Tanzanian: Peaberry, Kilimanjaro

If you love notes of berries, dark chocolate, and spices, this coffee is for you. Enjoy fruity overtones balanced by raspberry, blueberry, orange, and dark chocolate. It’s a wild coffee, not held back by any rules or standards. Sourced from the Meru district, these Tanzanian peaberry coffee beans are washed processed, hand pulped, fermented, and sun-dried.

Brewing and Roasting Suggestions

Our Tanzanian peaberry coffee is best with a City Roast that accentuates the herbal and floral aromatics. But roasting is up to you and your preferences!

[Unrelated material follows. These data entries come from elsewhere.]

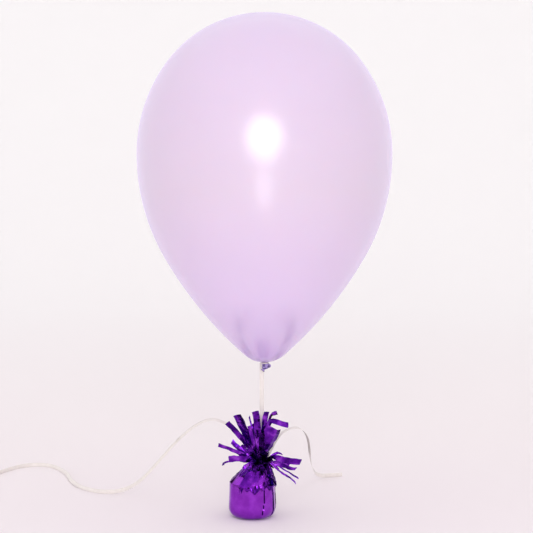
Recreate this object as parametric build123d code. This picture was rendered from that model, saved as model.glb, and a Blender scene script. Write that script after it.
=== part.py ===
from build123d import *
import math
import os

# A latex balloon on a curling ribbon, tied to a foil-wrapped balloon weight.
# Millimetres, +Z up. The origin is on the floor, under the middle of the balloon.
# The front of the object faces -Y.

# ---- balloon ------------------------------------------------------------
balloon_width = 280.0       # an 11 inch balloon, blown up to size
inflation = balloon_width / 280.0   # the outline's arcs grow with the width
crown_radius = 133.0 * inflation    # arc over the top
crown_angle = 54.0          # how far that arc runs down from the top, degrees
flank_radius = 227.0 * inflation    # arc below the widest place
flank_slope = 30.0          # its slope from upright at its lower end, degrees
lower_flank_radius = 437.0 * inflation  # flatter arc down to the tip
lower_flank_slope = 48.0    # its slope from upright at its lower end, degrees
skin_wall = 0.15            # latex, thicker than the blown-up film
neck_radius = 3.2           # stem between the tip and the knot
neck_bore = 1.5             # radius left open through the stem
stem_length = 1.8           # from the tip down to the knot

# ---- knot in the balloon's neck -----------------------------------------
knot_radius = 3.9
knot_height = 6.4
knot_rounding = 2.9
knot_shift = 1.6            # the knot rolls over to this side of the axis
tail_radius = 1.4           # end of the neck below the knot
tail_bore = 0.7
tail_length = 5.4           # from the middle of the knot
bead_thickness = 0.9        # rolled rim of the mouth
tail_direction = (-0.6, -0.3, -0.74)

# ---- weight -------------------------------------------------------------
weight_x = -13.5            # centre of the weight
foot_corner = 26.2          # radius of the wrap where side and floor would meet
foot_rounding = 11.0
shoulder_z = 37.0
shoulder_radius = 25.0
waist_rise = 17.5           # from the shoulder up to the cone's middle ring
waist_radius = 14.6
waist_x = -8.0
throat_rise = 2.5           # from there to the top of the cone, under the neck band
neck_x = -4.0               # centre of the gathered foil
foil = 0.4                  # wrap
skirt_foil = 0.3
skirt_gap = 0.35            # between the wrap's shoulder and the skirt over it
skirt_drop = 0.6            # the skirt's rim hangs this far below the shoulder
cup_gap = 0.3               # between foil and cup
cup_wall = 1.2
cup_rim_drop = 3.4          # the cup's rim is this far below the shoulder
lid_thickness = 1.2
fill_depth_below_rim = 2.4
fill_gap = 0.1

# ---- neck of the weight --------------------------------------------------
gather_radius = 6.7         # foil pulled together above the cone
gather_sink = 1.2           # its foot is this far inside the top of the cone
band_height = 2.4
band_thickness = 1.1
fit_gap = 0.3               # around pieces that wrap the gathered foil
touch_gap = 0.05            # between pieces that lie against each other
tie_cord_radius = 0.7       # ribbon pulled narrow as it goes round the neck
tie_knot_radius = 1.9

# ---- ribbon --------------------------------------------------------------
ribbon_width = 5.0
ribbon_thickness = 0.3
ribbon_x = -3.0             # the upright stretch
top_knot_lean = 0.45        # it hangs this far in front of the middle of its top knot
ribbon_span = 112.3         # from the tie on the weight to the balloon's tip
foot_twist_rise = 47.3      # heights of the four pivots above the tie
lean_rise = 57.3
head_twist_rise = 89.3
tilt_rise = 99.3
twist_gap = 0.15            # from a twist pivot to the ribbon on each side
fold_gap = 0.3              # from a fold to the ribbon on each side
loop_radius = 0.6           # ribbon round the balloon's neck
top_knot_radius = 1.3

# ---- fringe --------------------------------------------------------------
strip_thickness = 0.3
top_root = 2.9 / 6.7 * gather_radius    # rings on which the strips start,
side_root = 4.6 / 6.7 * gather_radius   # spread over the top of the gathered foil
low_root = 6.3 / 6.7 * gather_radius
strip_root_width = 1.0 / 2.9 * top_root  # as wide as the inner ring has room for

# Each strip: bearing round the neck in degrees from +X, width, then its reach
# and rise from its root, out to the tip.
top_strips = [
    (132, 5.0, (5, 24), (10, 42)),
    (160, 2.0, (5, 26), (11, 50)),
    (193, 7.0, (11, 25), (23, 47)),
    (217, 4.6, (6, 20), (13, 37)),
    (242, 6.4, (3, 27), (7, 52)),
    (272, 5.0, (5, 18), (11, 34)),
    (300, 4.5, (2, 27), (6, 51)),
    (326, 14.0, (11, 14), (24, 31)),
    (352, 4.0, (3, 32), (9, 45), (26, 39)),
    (22, 5.0, (5, 24), (9, 42)),
]
side_strips = [
    (150, 4.0, (12, 6), (24, 5)),
    (170, 4.5, (12, 8), (26, 18.5)),
    (187, 3.5, (20, 9), (41, 16.5)),
    (203, 4.0, (12, 20), (32, 40)),
    (219, 4.0, (12, 12), (22, 22)),
    (237, 4.5, (8, 8), (16, 13)),
    (262, 5.0, (9, 7), (17, 9)),
    (288, 4.5, (8, 9), (15, 14)),
    (310, 4.0, (10, 5), (19, 4)),
    (350, 5.0, (7, 6), (20, 3.5), (40, 0)),
    (14, 3.0, (10, 7), (19, 10)),
]
low_strips = [
    (140, 3.0, (3, 0.3), (10, -4), (19, -12)),
    (160, 4.0, (14, -4), (28, -10)),
    (178, 2.0, (16, 0.5), (34, -1), (38, -4)),
    (195, 5.0, (4, 1.5), (30, 4.2)),
    (209, 4.0, (9, -1), (17, -5)),
    (228, 4.0, (8, -1), (15, -7)),
    (250, 4.5, (8, -1), (15, -8)),
    (275, 4.5, (8, -1), (15, -9)),
    (295, 4.0, (8, -1.5), (15, -9)),
    (316, 4.0, (3, 0.2), (8, -4), (12.5, -12), (14, -26)),
    (334, 2.0, (3, 0.3), (19, -10), (38, -19)),
    (345, 4.0, (18, -3), (34, -8)),
    (358, 1.6, (3, 0.3), (18, -8), (36, -19)),
    (20, 4.0, (14, -2), (28, -6)),
    (36, 3.0, (3, 0.3), (10, -4), (19, -12)),
]

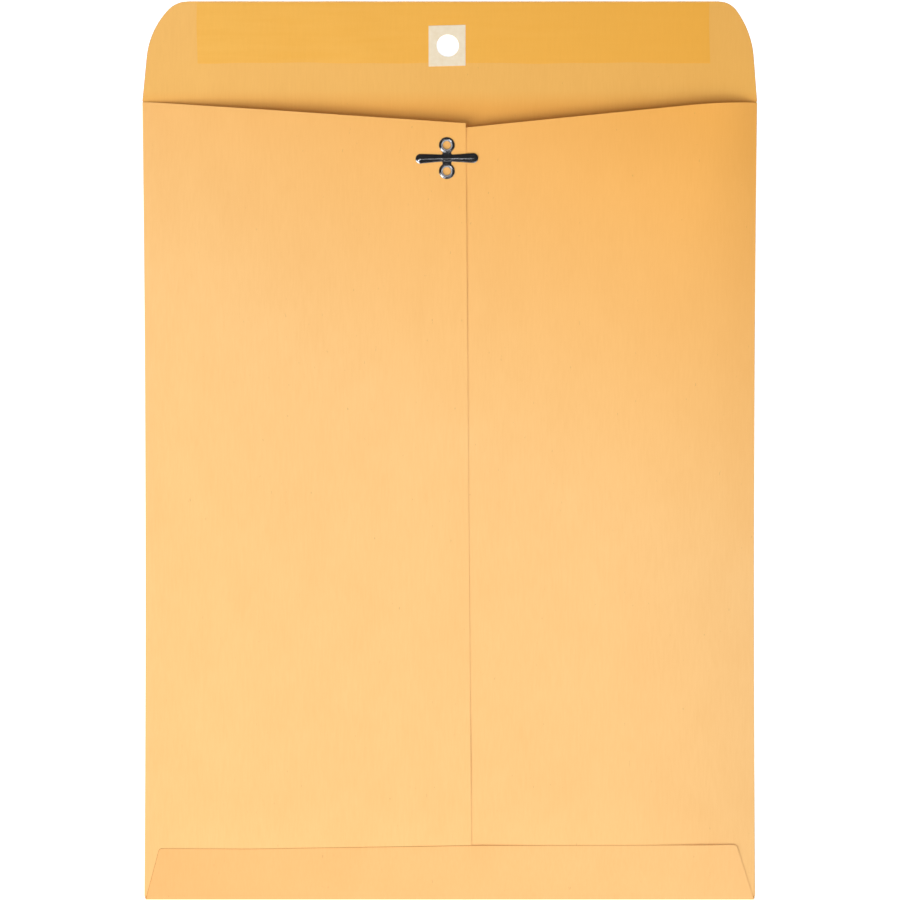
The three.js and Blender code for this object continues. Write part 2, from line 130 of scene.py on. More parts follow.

lighter roast will bring out the fruity flavors and bright acidity. A medium and dark roast will emphasize the sweeter notes in the Tanzanian coffee. Once you’ve determined your favorite way to roast the coffee, you’ll need to brew your fresh roasted coffee!

If you’re not sure where to start, check out our Brewing Methods Guide. We discuss the best brewing methods based on roast levels.  

Here’s a quick crash course. A light roast goes best with a pour over to truly emphasize the clean mouthfeel, subtle flavors, and light-body. A medium roast goes best with a cold brew to lessen the acidity and bitterness. You'll end up with a smooth mouthfeel and sweet flavors.

dark roast goes best with a French Press, brewing a silky, smooth, yet full-bodied cup with dark, rich flavors. No matter the brewing method, you'll enjoy this cup of coffee!


Tanzania coffee beans brew an excellent cup of coffee. This coffee is great for people who like lower acidity coffees with wild, untamed, bright flavors. As some of the best African coffee, Tanzanian coffee is well worth a try.

Try it as a light roast or a dark roast. Brew it with a pour over or a French Press. Experiment with what you like and discover the best way to enjoy Tanzanian green coffee beans.